2. John Cale "Dying on the Vine" - I have John Cale's 1994 "Seducing Down The Door" double disc collection. Frankly, I liked Dying on the Vine more before I tackled the collection. Dying on the Vine is a great song that Joy Division never wrote. My complaint about Seducing Down The Door is that Cale wears his influences on his sleeve and the odes are so heavy-handed that I often feel like he's borrowing entire riffs or structures. Yeah, I know he's an important and accomplished musical talent and yeah, the Velvet Underground were a good band. I get it. If Seducing Down The Door all sounded like Dying on the Vine, I would be obsessed. Dying on the Vine sounds so vulnerable and personal. It sounds like it was written by a man awakening from a substance-induced haze and reflecting on his underlying unhappiness. There is so much pathos in his voice, so much weariness that I can't help but feel like I'm having a beer with the man in a dim pub while he recounts his slow descent into madness. Again, Seducing Down The Door makes me question the sincerity of the song a bit and wonder if he was just jamming out to Joy Division in the studio or something. Either way, this is a really engaging track and is executed perfectly.

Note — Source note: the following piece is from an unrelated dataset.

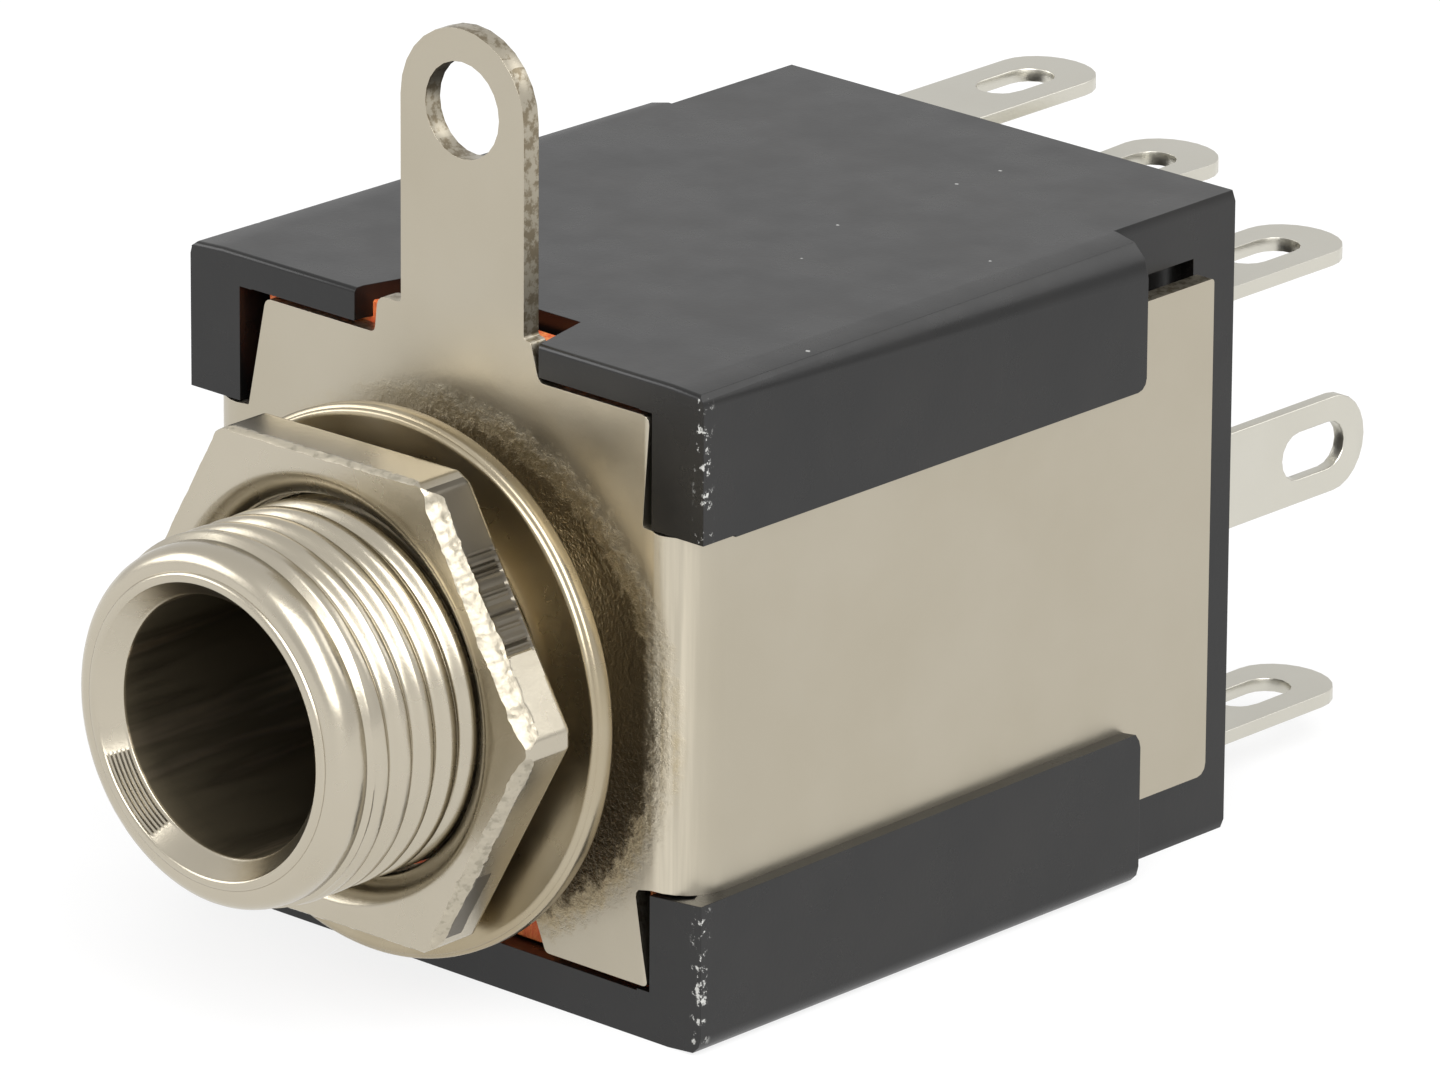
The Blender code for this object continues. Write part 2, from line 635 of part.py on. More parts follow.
def pusher(name, material, lower):
    """Insulating finger that the plug lifts; its peg is riveted through the blade."""
    plug_top = AXIS_Z + PLUG_RADIUS
    if lower:
        plug_top = 2 * SWITCH_CENTRE_Z - (AXIS_Z - PLUG_RADIUS)
    foot = plug_top - PUSHER_BITE
    seat = COMMON_Z - BLADE / 2 - GAP
    side = rounded([
        (PUSHER_Y - 1.5 * MM, seat, 0), (PUSHER_Y + 1.1 * MM, seat, 0), (PUSHER_Y + 0.8 * MM, foot, 0.4 * MM),
        (PUSHER_Y - 0.4 * MM, foot, 0.4 * MM), (PUSHER_Y - 1.5 * MM, seat - 0.7 * MM, 0.2 * MM),
    ])
    item = flat_outline(name, [side], -PUSHER_WIDTH / 2, PUSHER_WIDTH / 2, "YZ", material)
    top = COMMON_Z + BLADE / 2 + GAP
    peg = rod(name + "_peg", 0.3 * MM, (0, PUSHER_Y, seat - 0.3 * MM), (0, PUSHER_Y, top + 0.1 * MM))
    head = rod(name + "_head", 0.6 * MM, (0, PUSHER_Y, top), (0, PUSHER_Y, top + 0.22 * MM))
    join(item, peg)
    join(item, head)
    turn_over([item, peg, head], lower)
    return item


def make_switch(prefix, lower, metal, plastic):
    fixed_contact(prefix + "_make_terminal", -COLUMN, MAKE_Z, -1, MAKE_BUTTON, metal, lower)
    common_contact(prefix + "_common_terminal", metal, lower)
    fixed_contact(prefix + "_break_terminal", COLUMN, BREAK_Z, 1, BREAK_BUTTON, metal, lower)
    switch_blade(prefix + "_switch_blade", metal, lower)
    pusher(prefix + "_pusher", plastic, lower)


def side_terminal(name, side, material):
    """Upright solder lug, base strip along the wall and its hairpin bend."""
    inner = SIDE_STRIP_X - 2 * HAIRPIN_RADIUS
    bend = arc((SIDE_STRIP_X - HAIRPIN_RADIUS, HAIRPIN_Y), HAIRPIN_RADIUS, 0, -180, 8)
    path = [(SIDE_STRIP_X, SIDE_LUG_TIP + MM)] + bend + [(inner, HAIRPIN_Y + 0.1 * MM)]
    half = SIDE_LUG_WIDTH / 2
    if side < 0:
        path = mirrored_x(path)
    item = bent_strip(name, path, STRIP, SIDE_Z - half, SIDE_Z + half, material)
    low, high = sorted((side * (SIDE_STRIP_X - 0.6 * MM), side * (SIDE_STRIP_X + 0.6 * MM)))
    end = [(y, x) for x, y in lug_end(SIDE_Z, half + GAP / 10, SIDE_LUG_TIP)]
    waste = end + [(SIDE_LUG_TIP - LUG_END_ROUND, SIDE_Z + MM * 3), (SIDE_LUG_TIP + 3 * MM, SIDE_Z + MM * 3),
                   (SIDE_LUG_TIP + 3 * MM, SIDE_Z - MM * 3), (SIDE_LUG_TIP - LUG_END_ROUND, SIDE_Z - MM * 3)]
    cut(item, flat_outline(name + "_end", [waste], low, high, "YZ"))
    slot = [(y, x) for x, y in slot_outline(SIDE_Z, SIDE_LUG_TIP - SLOT_FROM_TIP + 0.35 * MM)]
    cut(item, flat_outline(name + "_slot", [slot], low, high, "YZ"))
    return item


def side_blade(name, side, contact_y, material):
    """Springy strip that comes back from the hairpin and bends in to the plug."""
    inner = SIDE_STRIP_X - 2 * HAIRPIN_RADIUS
    start = HAIRPIN_Y + 0.1 * MM + GAP
    length = contact_y - start
    knots = [
        (inner, start), (inner - 0.1 * MM, start + 0.35 * length), (inner - 0.65 * MM, start + 0.72 * length),
        (SIDE_BITE + 0.12 * MM, contact_y - 0.7 * MM), (SIDE_BITE, contact_y), (SIDE_BITE + 0.25 * MM, contact_y + 0.6 * MM),
        (SIDE_BITE + 0.6 * MM, contact_y + MM),
    ]
    path = smooth_path(knots, 4)
    if side < 0:
        path = mirrored_x(path)
    half = SIDE_BLADE_WIDTH / 2
    return bent_strip(name, path, BLADE, SIDE_Z - half, SIDE_Z + half, material)


def centre_pieces():
    """Move everything so that the origin is halfway between the nose and the lug tips."""
    middle = (LUG_TIP - NOSE_LENGTH) / 2
    for item in list(PARTS.objects) + list(CUTTERS.objects):
        item.location.y -= middle


def shade_round_pieces():
    for item in PARTS.objects:
        item.data.shade_smooth()
        item.data.set_sharp_from_angle(angle=math.radians(35))


def main():
    black = make_material("black_moulding", (0.035, 0.034, 0.032), 0.0, 0.45)
    nickel = make_material("nickel_plate", (0.55, 0.52, 0.44), 1.0, 0.3)
    tinned = make_material("tinned_contact", (0.62, 0.61, 0.57), 1.0, 0.4)
    fibre = make_material("red_fibre", (0.42, 0.07, 0.03), 0.0, 0.6)
    make_housing(black)
    make_bracket(nickel)
    make_bushing(nickel)
    make_nut(nickel)
    make_washer(nickel)
    make_insulator(fibre)
    side_terminal("tip_terminal", 1, tinned)
    side_blade("tip_blade", 1, TIP_CONTACT_Y, tinned)
    side_terminal("ring_terminal", -1, tinned)
    side_blade("ring_blade", -1, RING_CONTACT_Y, tinned)
    make_switch("upper", False, tinned, fibre)
    make_switch("lower", True, tinned, fibre)
    centre_pieces()
    shade_round_pieces()


clear_scene()
PARTS = make_collection("audio_jack_socket")
CUTTERS = make_collection("cutters")
main()
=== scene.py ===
"""Looks of the audio jack socket: fine edges, thread, worn plating with painted reflections and a painted
highlight, moulding marks and light.
"""
import json
import math

import bmesh
import bpy
import numpy as np
from mathutils import Matrix, Vector, noise

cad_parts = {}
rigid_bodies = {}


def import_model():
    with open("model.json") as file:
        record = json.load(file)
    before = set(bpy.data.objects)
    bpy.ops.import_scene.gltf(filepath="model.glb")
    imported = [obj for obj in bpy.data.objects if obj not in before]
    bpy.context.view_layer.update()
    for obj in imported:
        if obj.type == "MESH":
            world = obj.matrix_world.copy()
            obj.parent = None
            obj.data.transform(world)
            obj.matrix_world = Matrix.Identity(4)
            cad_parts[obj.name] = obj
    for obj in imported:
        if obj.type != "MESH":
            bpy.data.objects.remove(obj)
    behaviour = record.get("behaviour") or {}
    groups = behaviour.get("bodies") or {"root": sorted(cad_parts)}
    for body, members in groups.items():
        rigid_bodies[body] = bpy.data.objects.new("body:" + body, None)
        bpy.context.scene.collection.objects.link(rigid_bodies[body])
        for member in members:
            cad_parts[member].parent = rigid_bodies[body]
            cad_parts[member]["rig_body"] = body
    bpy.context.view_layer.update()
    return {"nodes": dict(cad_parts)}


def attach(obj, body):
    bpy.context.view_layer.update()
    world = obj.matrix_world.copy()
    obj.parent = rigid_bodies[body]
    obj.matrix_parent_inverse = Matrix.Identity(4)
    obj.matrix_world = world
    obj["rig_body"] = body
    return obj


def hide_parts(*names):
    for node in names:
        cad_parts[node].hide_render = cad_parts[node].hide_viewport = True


MM = 0.001
TURN = 2 * math.pi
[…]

3. Off With Their Heads "Janie" - File under disturbing, obsessive relationship song that made my brain explode. I am a sucker for a rough voice and a good melody and here I am, listening to a recording that would make my producer friends throw up in their mouths. The lyrics are disturbing and the line about him killing himself if his girlfriend leaves him makes me cringe every time.



4. A-Trak "Donnis" - A-Trak's Dirty South remixes are on my must own list, certainly the first one, although the second installment has some gems on it, like this Donnis track. A-Trak's beat is fantastic: dancey and solid with interesting synth work and the right amount of turntable flair for me (the man invented a notation system for turntabling). Donnis' rap is the sort of celebratory, macho bullshit that has now become interchangeable with mainstream hip hop. It's a notch less self-congratulatory than erecting a statute in his own honor. The original Donnis track, "Gone"," has a forgettable beat that doesn't match the enthusiasm of the chorus. A-trak sampled (or mimicked) much of the noticeable instrumentation on the track and produced the song Donnis and his produced never could. This I put the original below for comparison.

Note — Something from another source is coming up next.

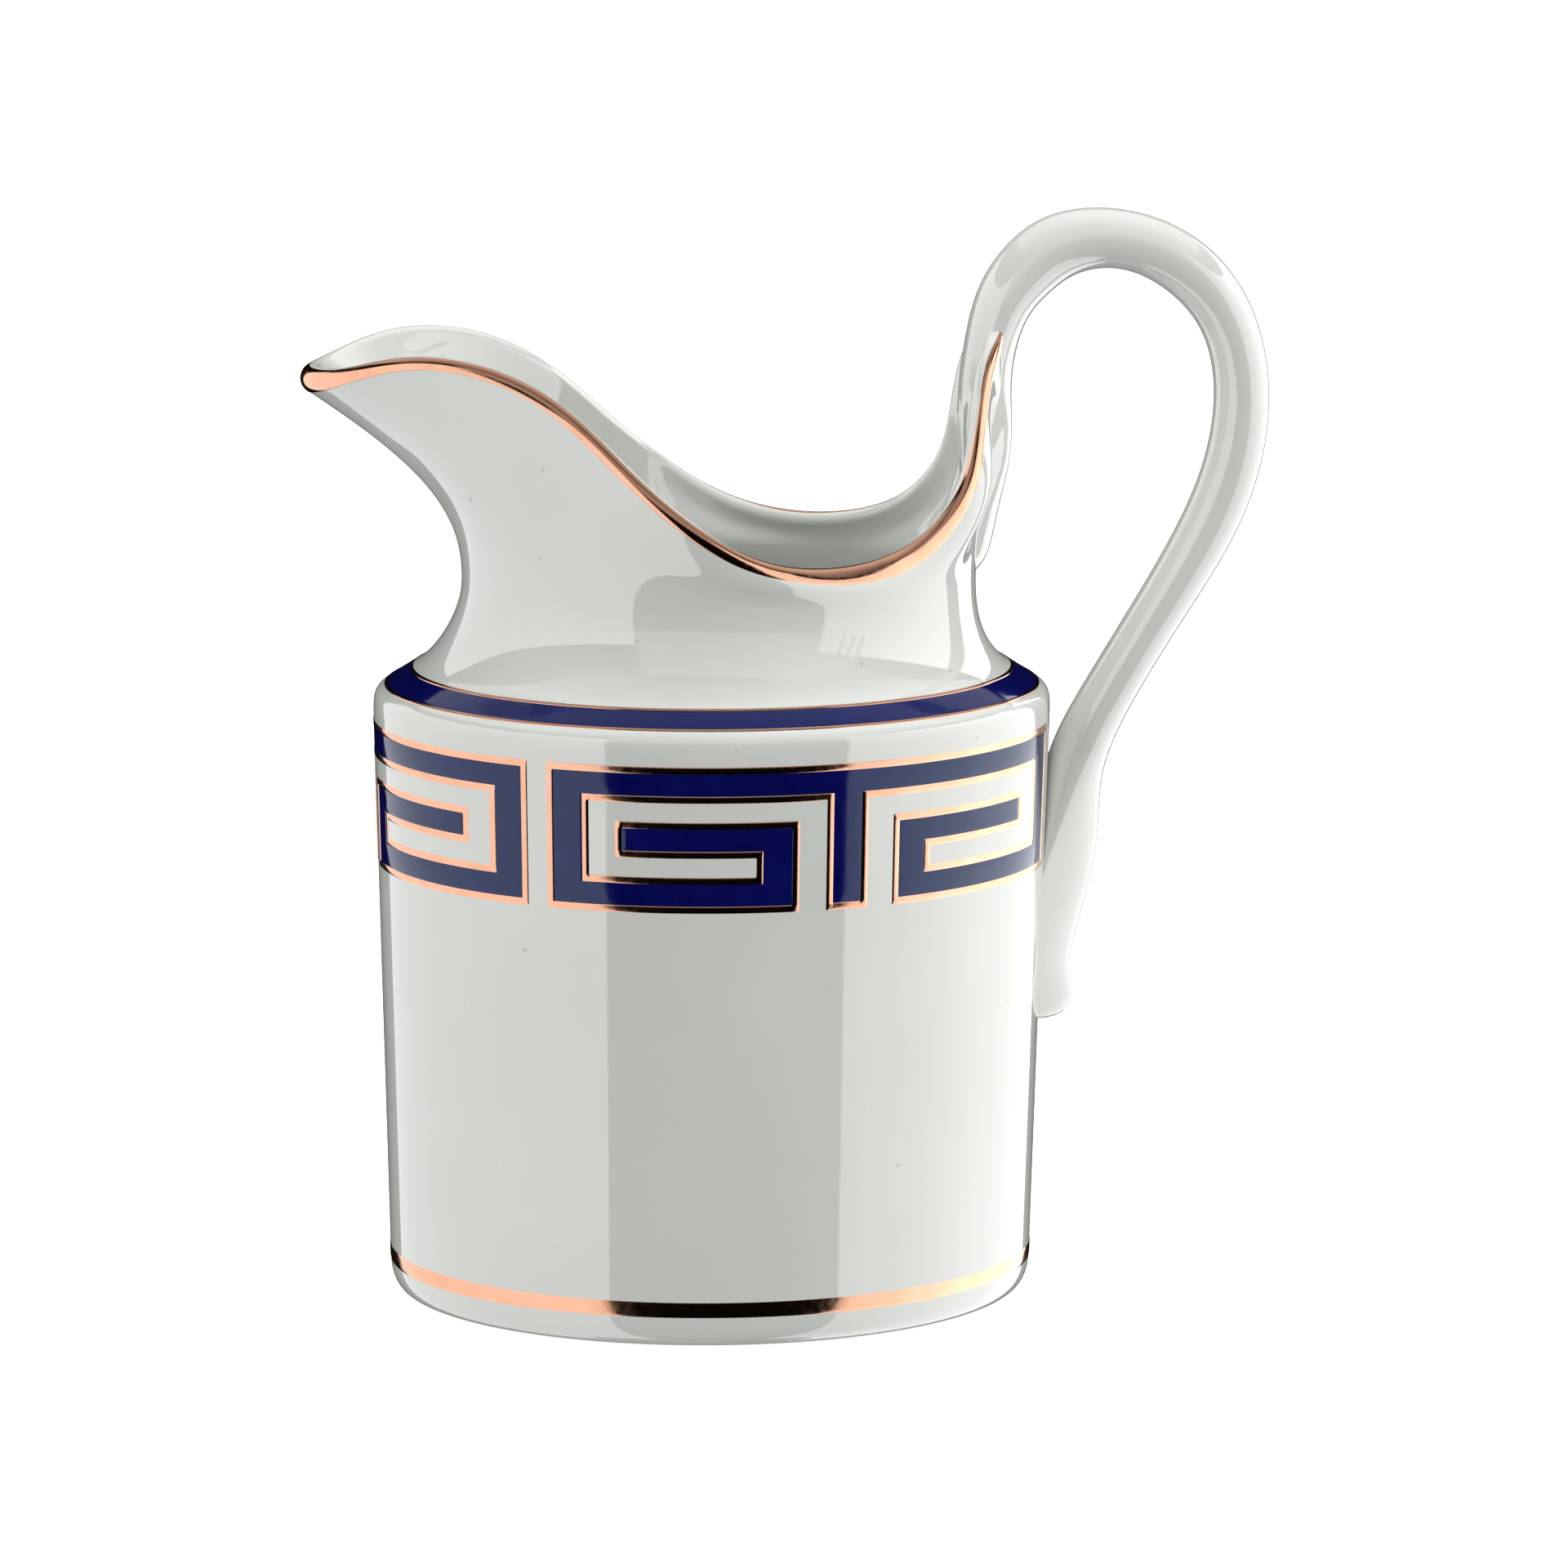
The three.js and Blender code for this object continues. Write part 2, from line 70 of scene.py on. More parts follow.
FOOT_OUTER = 37.6                # half-length of the foot ring's resting face, outside
FOOT_INNER = 34.2                # half-length of the foot ring's resting face, inside
FOOT_RECESS = 1.7                # height of the recess inside the foot ring
DRUM_BASE = (40.3, 3.9)          # (half-length, height) of the outside profile's corners
DRUM_TOP = (42.15, 73.6)
SLOPE_LOW = (41.1, 77.0)
SLOPE_HIGH = (36.9, 79.65)
WAIST = (31.95, 90.5)
WALL = 2.6                       # wall thickness of drum and neck
FLOOR_TOP = 5.2                  # height of the inside floor
LIP_RADIUS = 1.1                 # the lip is a half round of this radius
SPOUT_LIP = 1.75                 # the same at the spout's tip, where the lip is thicker
SPOUT_LIP_ANGLE = 14             # the lip thickens within this angle of the tip
SPOUT_FLARE = 0.95               # how much further out than up the wall runs into the spout's lip
WAIST_ARM = 0.35                 # the wall's curve leaves the waist with this share of its chord
LIP_ARM = 0.45                   # and reaches the lip with this share

SHOULDER_MARGIN = 0.35           # white between the slope's corner and the gold line
LINE_WIDTH = 0.5                 # gold lines on the shoulder
BASE_LINE = (base_low[2], base_high[2])
FRET_BOTTOM = fret_low[2]
FRET_HEIGHT = fret_high[2] - fret_low[2]
FRET_GOLD = 0.85                 # width of the gold outline
FRET_BAR = 5.35                  # width of an upright bar, gold included
FRET_BEAM = 4.45                 # height of a level bar, gold included
FRET_END_GAP = 3.25              # white space beyond a scroll's free end
FRET_SCROLL = 31.15              # length of a scroll, from the unit's end
FRET_UNIT_GAP = 2.6              # white space between two units
FRET_UNIT = 74.5                 # length of one unit
FRET_FRONT_START = -23.0         # arc length from the front to the front unit's left end
HANDLE_CLEARING = 4.2            # the fret is trimmed this far beyond the handle's centre

GOLD_LIFT = 0.07                 # how far the gilding stands off the glaze
COBALT_LIFT = 0.03               # the same for the cobalt
BURIED = 0.12                    # how far both reach into the glaze
EDGE_ROUND = 0.14                # width of the rounding along an edge of gold or cobalt
FRET_EDGE_LIFT = 0.004           # how far the edge of a fret piece still stands off the glaze
FRET_GRID = (0.8, 1.6)           # widest steps of the fret's mesh, along and up
SHARP_ANGLE = math.radians(50)   # edges that turn by more than this are shaded sharp

# The rim's crest, half of it: (angle, x, y, z). The other half mirrors it.
RIM = [
    (0, 35.4, 0, 122.9),
    (7.5, 34.3, 5.2, 121.4),
    (14.5, 32.5, 8.9, 117.4),
    (21, 31.3, 10.9, 111.0),
    (28, 29.6, 12.0, 104.4),
    (36, 26.2, 13.7, 99.4),
    (49, 20.0, 17.1, 95.8),
    (65, 12.0, 20.7, 94.8),
    (82, 4.0, 24.2, 96.6),
    (99, -4.0, 25.7, 101.2),
    (116, -12.0, 22.8, 107.9),
    (131, -20.0, 18.3, 115.0),
    (142, -28.0, 15.9, 119.0),
    (152, -36.0, 13.4, 120.2),
    (163, -43.0, 10.8, 119.0),
    (172, -47.8, 6.8, 117.4),
    (180, -50.6, 0, 116.7),
]

# How far the gilding runs down the outside below the lip: (angle, length).
SKIRT = [(0, 0.1), (12, 0.15), (24, 0.5), (36, 1.3), (48, 1.8), (60, 1.8), (74, 1.1), (90, 0.5),
         (115, 0.3), (135, 0.35), (152, 0.15), (168, 0.12), (180, 0.3)]
GILT_START = 6.0                 # angle at which the gilding ends in a point on the handle's side
GILT_FULL = 14.0                 # angle from which it covers the whole lip
SKIRT_SHARE = 0.35               # share of the gilding's rows that lie below the lip
END_SPREAD = 6.0                 # degrees of the lip over which those rows spread at its ends
GILT_STEPS = 640                 # steps round the rim
GILT_POINT = (42.0, 60.0)        # the gilding's ends cover the lip between these turns
WALL_SPEED = 1.35                # the wall curve's length near the lip, per chord and unit of t
GILT_OVER = [(0, 79), (120, 80), (150, 85), (170, 105), (180, 125)]   # (angle, reach round the lip)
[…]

5. The Knife "Pass This On" - I didn't "get" the Knife until 2009. One day, I put on Silent Shout and my jaw dropped. Pass This On is from their second album Deep Cuts. Deep Cuts may have more energy than Silent Shout, but it lacks Silent Shout's structural sophistication and beautifully sculpted sounds. Pass This On is a fun and creepy song about coming on to someone's brother.



6. Hour of the Wolf "Faith in Fiction" - I first heard Hour of the Wolf shortly after I graduated from college. I had a decent job, but no semblance of a career and I felt unchallenged, bored, and constricted. I would take long lunch breaks and exercise in the basement gym. I have these bizarrely distinct memories of jumping rope in this shitty yoga studio while listening to Black Blood Transfusion and feeling like it was written specifically for me. I can go on and on about how Hour of the Wolf has chosen excellent guitar tones or how they have an intuitive grasp on their songs' momentum or how their drummer plays drums the way all rock drummers should. I won't say any of that. Instead, I will just use a line that Chuck Klosterman once used to defend his affection for Axl Rose:

I've maintained a decent living by making easy jokes about Axl Rose for the past 10 years, but what's the final truth? The final truth is this: He makes the best songs. They sound the way I want songs to sound.





7. Bruce Springsteen "Downbound Train" - There is a recession on, right? I love the weary bridge in this one and the linear narration of someone's fall from safety and comfort. I remember riding the MARTA in Atlanta and listening to this as I went over my job search in my head. Yeah, it was unnecessarily dramatic, but the song is brilliant regardless of your employment situation.

(sorry, can only find live versions online)



8. Motorhead "I'll Be You Sister" - I know this song is about sex, I just don't know how.



9. Steve Aoki (MSTRKRFT Remix w/ Justice) "D.A.N.C.E." - I am admittedly late in finding this. I like MSTRKFT and have been listening to their remixes for a while. This was under my radar. I love the finger-tapped metal guitar, distorted and twisted into sounding like a oscillating synth. It's like sonic candy to me. I used to hate the vocal sample bridge at the 1:25 point because it's syncopated and seemed to kill the song's momentum, but now I am in awe of how well they come out of that. The music fades in, the guitar line evolves, and a hi-hat roll re-introduces an entirely dead beat. It is ambitious but I think it pays off.



10. Dear Landlord "I Live In Hell" - It was not uncommon for me to listen to this song 3 times a day for a week or so on end. I don't know when I will stop liking pop punk, but it wasn't this year.



11. Lucero "Watch it Burn" - Obligatory Lucero song on the Birthday Mix.



12. The Gaslight Anthem "American Slang" - I have vivid memories of listening to the Gaslight Anthem with my friend Andy my 1L year. I blogged about them that year, but I didn't love the band until the '59 Sound, which is now one of my desert island records. The new album, American Slang, is a solid record that suffers from its proximity to greatness. I know this is an obnoxious sentence, so please excuse me, but the title track reminds me of the first time I went to Paris when I was 21. I only knew two people in the country and barely had enough money to buy food, much less a train ticket back to England in the event something happened. My friend Ann took me around and we hung out with this big and random group of Marines and Embassy workers who were all the same age and all stationed in Paris. The language and cultural barriers pressed these unrelated and very different people into a clique, with dynamic relationships and the sort of romantic yearning you'd expect amongst single 20 somethings living in one of the most beautiful cities in the world. It was refreshing to be such an outsider, to have no relationship with the people I was with or knowledge of the city I was in. There is no single line or lyric in American Slang that sums up that experience for me, but I guess it sort of sounds like how it felt.


Comments:
A. Motorhead... I should have known...

2. The speaking breakdown/buildup in the Justice/MSTRKFT remix has always been the best part. I'm a little surprised it annoyed you at first. Glad you appreciate it now, though.

# I'm just gonna say it, I like my rap with heavy beats (preferably beats that sound a little like guns exploding). Ambient piano rap isn't blowing my mind, but you are so enthusiastic, I feel like I have to keep giving G-Side a chance.